For me, over the top. WE were asked to give feedback on our favorite dish. I found that a tough question. Surprisingly, several in our group favored the chestnut and cepe soup, garnished with toasted almonds, yellowfoot chanterelles and Ventreche ham, with shaved black truffle. I could enjoy that soup once or twice a week, for the rest of my life.
A question on how it was made elicited that the base was a chicken broth made only from chicken wings, for a more delicate taste!
The dessert was another course I could enjoy once or twice a week--bitter chocolate and almond souffle, with sweet pistachi oil emulsion, and fleur de sel. Intense chocolate flavor; I for one could not discern the almonds; all I knew was that I loved it.

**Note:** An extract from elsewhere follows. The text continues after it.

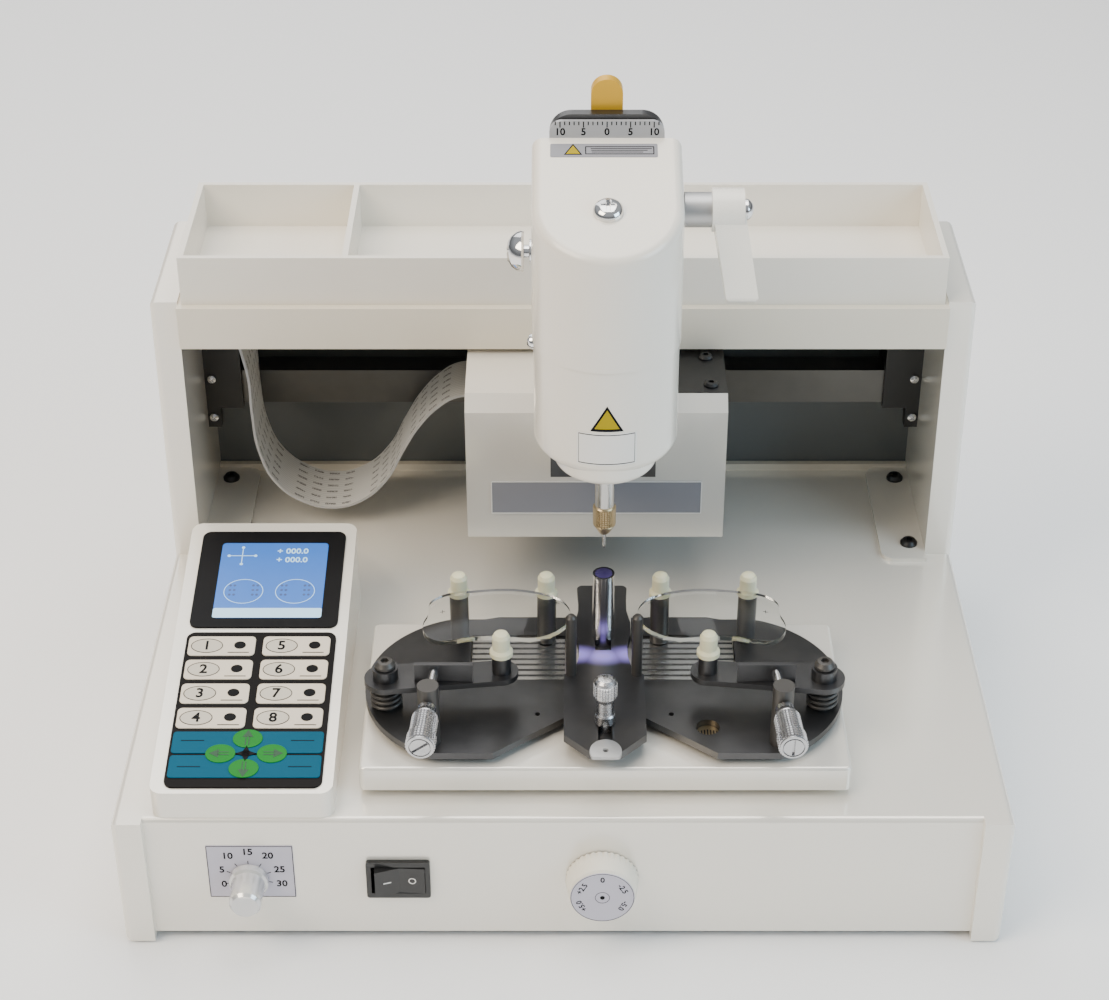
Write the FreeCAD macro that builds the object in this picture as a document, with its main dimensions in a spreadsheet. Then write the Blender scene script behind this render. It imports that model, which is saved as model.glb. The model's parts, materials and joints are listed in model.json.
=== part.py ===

All dishes were served in unusually shaped fine white porcelain--plates or bowls that drew attention to the food. For a six course tasting menu, accompanied by Richard's excellent choice of wines one might have felt stuffed; but I was totally satisfied, and yet sorry it was over at the same time.
Hopefully others in our group will write about the other courses, and their reactions. For me, Shola exceeded very high expectations. We are fortunate indeed to have a culinary artist with such enormous talent in our midst. For those who have wanted to go, but never had the opportunity; don't hestitate if you are open to exciting new food possibilities.